Supplied data:
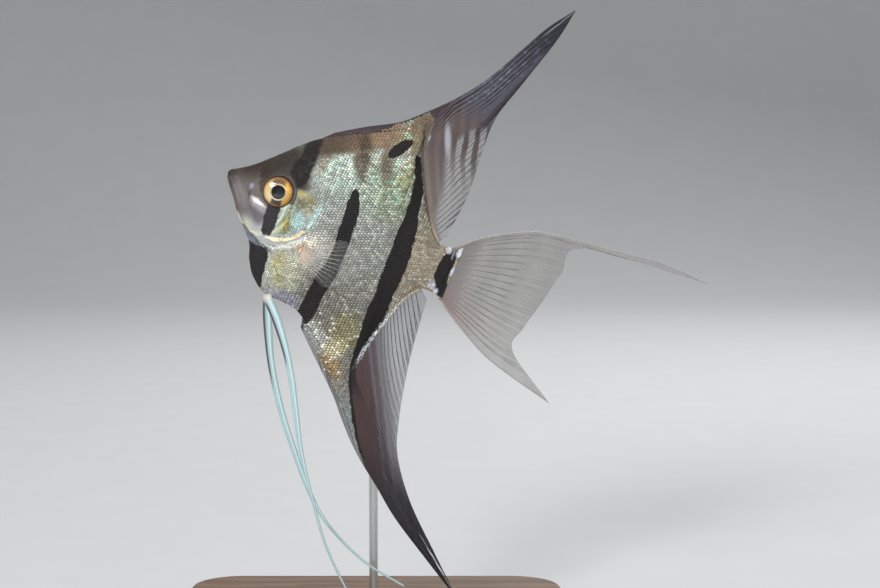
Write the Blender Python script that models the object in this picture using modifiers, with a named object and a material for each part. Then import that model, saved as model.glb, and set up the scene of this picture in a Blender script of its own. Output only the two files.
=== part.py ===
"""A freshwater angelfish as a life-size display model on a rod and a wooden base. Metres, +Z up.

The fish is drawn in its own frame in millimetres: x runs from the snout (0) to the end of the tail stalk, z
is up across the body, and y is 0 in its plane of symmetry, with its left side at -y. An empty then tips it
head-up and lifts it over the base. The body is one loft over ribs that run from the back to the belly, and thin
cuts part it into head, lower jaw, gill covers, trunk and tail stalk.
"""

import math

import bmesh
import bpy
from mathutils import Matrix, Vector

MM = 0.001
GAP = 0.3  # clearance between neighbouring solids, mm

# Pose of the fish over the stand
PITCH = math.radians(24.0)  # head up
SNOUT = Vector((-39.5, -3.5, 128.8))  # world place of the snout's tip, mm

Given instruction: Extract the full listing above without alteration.

Output:
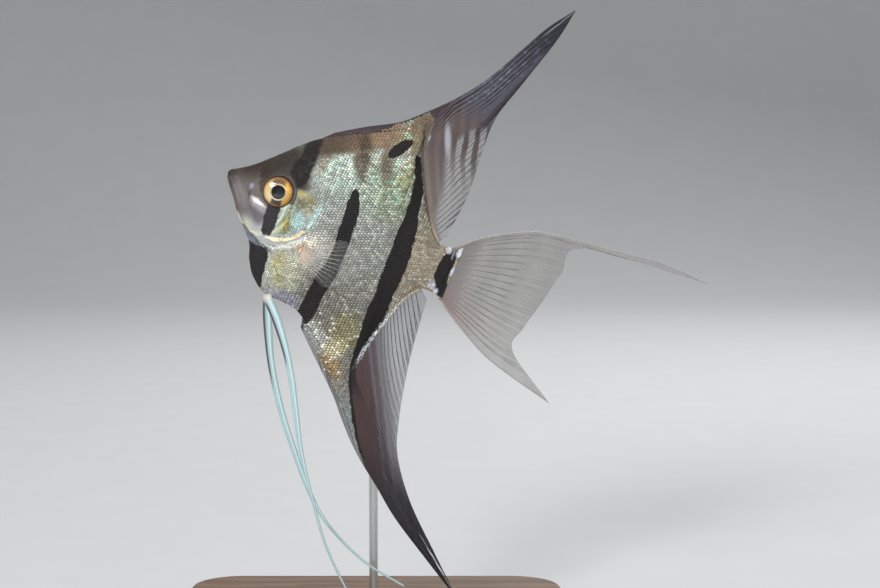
Write the Blender Python script that models the object in this picture using modifiers, with a named object and a material for each part. Then import that model, saved as model.glb, and set up the scene of this picture in a Blender script of its own. Output only the two files.
=== part.py ===
"""A freshwater angelfish as a life-size display model on a rod and a wooden base. Metres, +Z up.

The fish is drawn in its own frame in millimetres: x runs from the snout (0) to the end of the tail stalk, z
is up across the body, and y is 0 in its plane of symmetry, with its left side at -y. An empty then tips it
head-up and lifts it over the base. The body is one loft over ribs that run from the back to the belly, and thin
cuts part it into head, lower jaw, gill covers, trunk and tail stalk.
"""

import math

import bmesh
import bpy
from mathutils import Matrix, Vector

MM = 0.001
GAP = 0.3  # clearance between neighbouring solids, mm

# Pose of the fish over the stand
PITCH = math.radians(24.0)  # head up
SNOUT = Vector((-39.5, -3.5, 128.8))  # world place of the snout's tip, mm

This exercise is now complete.